Jones — set to earn a business degree in December — correlated her academic achievements to involvement with SPC’s Badeya Club, a Black student organization that aims to create a sense of community and respect among all students.
“If it wasn’t for them, I would’ve given up. I’m telling you, it’s so important to have a support system,” said Jones, who now serves as political action director of the college organization.
Jones brought a unique perspective to the panel — she’s raising a Black son while trying to earn a college degree.
“I can’t teach him all the things that a Black male is able to teach him. I believe in what this (summit) stands for. We need to uplift our Black males and our family in this society,” Jones said.
Dana Hind is a representative from Black Coalition of Hernando County.
She said more robust and accessible mentorship opportunities are needed before minority students get to college — perhaps throughout their high school years.
“To actually get kids driven into getting into college, we have to start earlier, and it’s been a challenge for me as a parent,” Hinds said. “You should have someone there to advocate for you as you’re going through, to make sure you get those scholarships, to make sure you get all those opportunities.”
Countering negative stereotypes
The conversation then turned to negative media portrayals of young and adult Black males and other minorities — and seeking ways to reverse promulgated views.
Panelist Demarvion Brown said such meaningful change must first come through Black families fostering nurturing childhood environments and identifying positive role models.
“It starts at home,” said Brown, a freshman men’s basketball player at PHSC.
“Some people have good households, and some people don’t, but to change that, to turn that into a positive way is to stand out in front of everybody and become a different person and become a role model. Most people don’t believe in role models, but I think we need more of them to make the world a better place.”
Xavier Edwards is a student at Eastern Florida State College, in Cocoa.
He said one way to eradicate the media’s negative portrayals of Black men is to create new channels of communication.
Edwards, who is studying digital television and media production, suggested Black leaders and entrepreneurs venture to create their own newsletters, new stations, social media sites and YouTube pages, focusing on “pushing out more positive images of Black people graduating, minorities getting scholarships…

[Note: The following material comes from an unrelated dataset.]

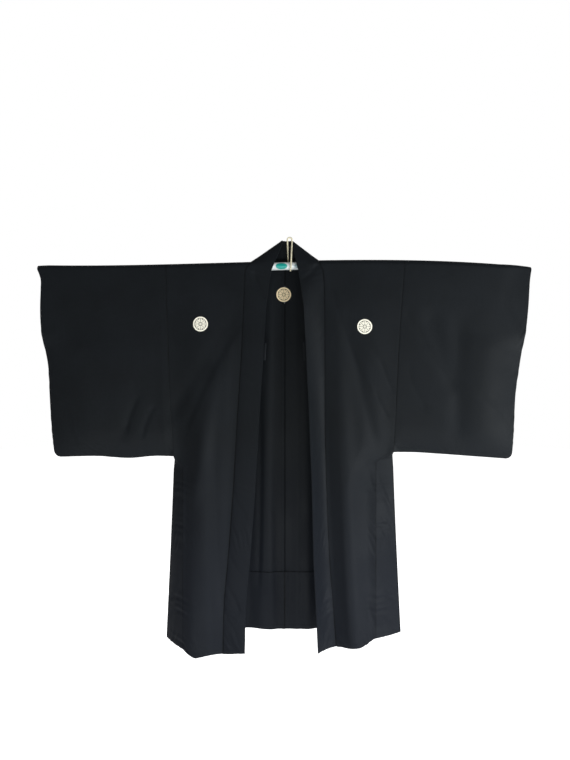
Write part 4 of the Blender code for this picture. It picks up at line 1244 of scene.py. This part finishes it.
class HAORI_OT_body_lengths(Operator):
    """Lay the two body lengths from front hem over the rod to back hem"""

    bl_idname = "haori.body_lengths"
    bl_label = "Body lengths"

    def execute(self, context):
        front_shares = spaced(50)
        count = len(front_shares)
        across = np.concatenate([front_shares, 1.0 + np.linspace(0.0, 1.0, 26)[1:]])
        skirt = 1.0 + np.linspace(0.0, 1.0, 112)[1:-1]
        levels = np.concatenate([np.linspace(0.0, 1.0, 118), skirt, [1.992, 2.0]])
        row = np.concatenate([row_at(levels[::-1]), (ARC - 180.0) / ROW_DEGREES])
        forward = np.arange(len(row)) < len(levels) + np.count_nonzero(ARC > FRONT_DEGREES)
        first = len(levels) + np.count_nonzero(ARC > BACK_DEGREES)
        corner = slice(np.count_nonzero(forward), first)
        allowance, neck = slice(count, count + 3), slice(count + 3, None)
        turned = [0.02, 0.02 + 0.4 * ALLOWANCE / BAND_WIDTH, 0.02 + ALLOWANCE / BAND_WIDTH]
        for side in SIDES:
            front = front_place(side, *np.meshgrid(np.minimum(across, 1.0), levels[::-1]))
            over = over_rod(side, *np.meshgrid(across, ARC))
            spots = np.concatenate([front, over, back_place(side, *np.meshgrid(across, levels))])
            hidden = behind_band(side, *np.meshgrid(turned, row))
            spots[: len(row), allowance][forward] = hidden[forward]
            spots[corner, allowance] = self.corner_allowance(side, turned)
            spots[first - 1, neck] = self.neck_allowance(side, across[neck] - 1.0)
            keep = np.ones(spots.shape[:2], bool)
            keep[: first - 1, count:] = False
            keep[:first, allowance] = True
            if side == "left":
                spots, keep = self.lapped(spots, keep, first)
            seams = edge_closeness(spots, (0,))
            collar = edge_closeness(spots[: len(row)], (count - 1,))
            centre = edge_closeness(spots[len(row) :], (len(across) - 1,))
            seams = np.maximum(seams, np.concatenate([collar, centre]))
            cloth = laid_cloth("cloth_body_" + side, spots, keep, seams)
            thickened(cloth, CLOTH)
            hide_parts("body_" + side)
        return {"FINISHED"}

    def neck_allowance(self, side, along):
        """The back's upper edge, turned up inside the band."""
        neck = band_back_place(side, np.full_like(along, ALLOWANCE / BAND_WIDTH), along)
        neck[:, 1] -= BAND_LAP
        return neck

    def corner_allowance(self, side, across):
        """Past the top of the rod, the edge turned up into the band at its crease."""
        angles = ARC[(ARC < FRONT_DEGREES) & (ARC > BACK_DEGREES)]
        across, share = np.meshgrid(across, np.clip((90.0 - angles) / NECK_DEGREES, 0.0, 1.0))
        ahead = band_front_place(side, across, np.full_like(across, CREASE_ROW))
        behind = band_back_place(side, across, np.zeros_like(across))
        return between(ahead, behind, share[..., None])

    def lapped(self, spots, keep, first):
        """Carries the centre seam's allowance on across the inside of the other half."""
        last = spots[:, -1:]
        added = []
        for reach in (0.0008, ALLOWANCE * 0.5, ALLOWANCE):
            x = np.full_like(last[..., 0], CENTRE_X - reach)
            y = back_depth("right", x, last[..., 2]) - LAP
            added.append(place(x, y, last[..., 2]))
        held = np.zeros((len(keep), len(added)), bool)
        held[first + 1 :] = True
        crest = bpy.context.scene.haori_sizes.crest / 2 + CREST_CLEAR
        held &= np.abs(last[..., 2] - CREST_BACK_Z) > crest
        return np.concatenate([spots, *added], axis=1), np.concatenate([keep, held], axis=1)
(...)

“It’s about trying to get people who have the power to change the narrative of the image of Black and brown men. It might take us creating our own news (outlets),” he said.
Howell concurred with the idea of developing alternative news outlets highlighting inspiring Black figures and experiences, such as former President Barack Obama, Dr. Ben Carson and PHSC President Timothy Beard.

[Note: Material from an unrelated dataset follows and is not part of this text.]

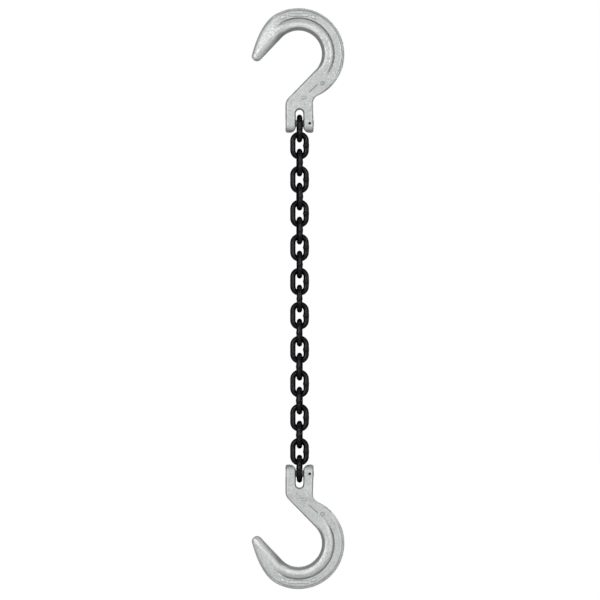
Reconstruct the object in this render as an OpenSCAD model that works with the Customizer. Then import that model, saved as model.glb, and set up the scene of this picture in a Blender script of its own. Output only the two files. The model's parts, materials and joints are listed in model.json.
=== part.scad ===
// Single-leg chain sling: a clevis foundry hook at each end of a short length of alloy chain.
// Millimetres, +Z up. The sling hangs straight, and the origin is on the load line, at the
// place in the upper hook's bowl where that hook rests on what carries it.

/* [Chain] */
// Diameter of the round bar that the links are bent from
wire_d = 7.1; // [6:0.1:8]
// Inside length of a link
link_inner_l = 22.2; // [20:0.1:30]
// Inside width of a link
link_inner_w = 10.2; // [9.4:0.1:13]
// Number of links, odd so that the link in each clevis lies edge-on
link_count = 21; // [3:2:21]
// Running gap where a link hangs on the next link or on a load pin
hang_gap = 0.2; // [0.1:0.05:0.4]
// Length of the weld collar on one bar of each link
weld_l = 6.4; // [4:0.2:9]
// Height of the weld collar over the bar
weld_rise = 0.4; // [0.2:0.05:0.8]
// How far the chain's lay turns its links at most, in degrees
lay_turn = 5.5; // [0:0.5:8]

/* [Hook bowl] */
// Inside radius of the bowl
bowl_r = 30.5; // [26:0.5:36]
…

“We can use those as role models of changing the image to a positive image of, ‘OK, there’s doctors, there’s presidents that are all role models,’” Howell said.

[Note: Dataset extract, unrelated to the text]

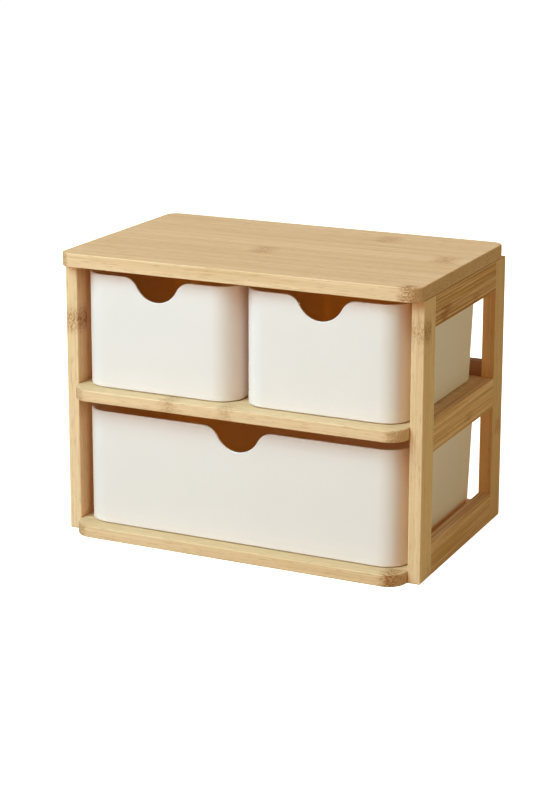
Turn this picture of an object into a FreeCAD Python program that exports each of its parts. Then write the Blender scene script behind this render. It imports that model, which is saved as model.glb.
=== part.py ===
import FreeCAD, Part
import math
import os

# Desktop organizer: a doweled bamboo frame that holds two small drawers above one wide drawer.
# Millimetres, +Z up, the front looks towards -Y, the origin lies under the middle of the footprint.

# Side frames
overall_width = 340.0
frame_depth = 202.0
side_height = 245.0
post_thickness = 11.5
post_depth = 25.5
rail_height = 27.5
edge_round = 1.0

# Top panel
panel_thickness = 12.5
panel_front_overhang = 12.0
panel_rear_setback = 2.5
panel_corner_radius = 11.0

# Shelves
shelf_thickness = 10.5
shelf_protrusion = 17.5
shelf_corner_radius = 17.5
mid_shelf_top = 136.5

# Rear stop bar on the middle shelf
stop_bar_height = 14.0
stop_bar_thickness = 10.0
stop_bar_setback = 2.5

# Drawers
drawer_wall = 2.2
drawer_floor = 2.5
drawer_corner_radius = 22.0
drawer_foot_round = 1.5
drawer_rim_round = 0.8
drawer_front_proud = 2.0
drawer_rear_lean_degrees = 7.0
notch_depth = 20.5
notch_half_width = 33.0
notch_scoop_radius = 21.5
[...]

The student body leader also called for boycotting news and entertainment outlets that portray Black males and others in a negative light.
“If the media is perpetuating this negative image, hit ‘em where it hurts, stop supporting the media, don’t share the media that’s showing this negative image,” he said.
Resolving economic inequalities
The panel also broached the nation’s inequities in wealth.
Various reports point out that Black-owned businesses and individuals historically have been at the mercy of loan denials and subprime lending practices, Howell said.
He referenced one study that a Black-owned businesses get about 10 cents for every dollar that a white-owned business receives from a bank, a situation he characterized as “sickening.”
Howell called for a more equitable lending system and he encouraged individuals to simply inspire people to support Black-owned businesses.
“For us as individuals, we see a minority-owned business or restaurant or whatever, support it with our dollars, buy from them,” Howell said.
It also would be helpful to have more financial workshops led by Black business leaders, to encourage and educate others on stocks, saving, and general money management tips, Howell said.
Edwards also called for increasing efforts to educate minorities about how to acquire loans and start their own businesses.
Giving Black employees opportunities for advancement in their professions also can have broader implications, Edwards noted.
As more Black individuals earn senior management positions, they can slowly amass generational wealth for their families and communities, he said.
“It’s not that it can’t change, it’s just going to take some work, but it just starts with more minority people being able to get to those high positions,” he said.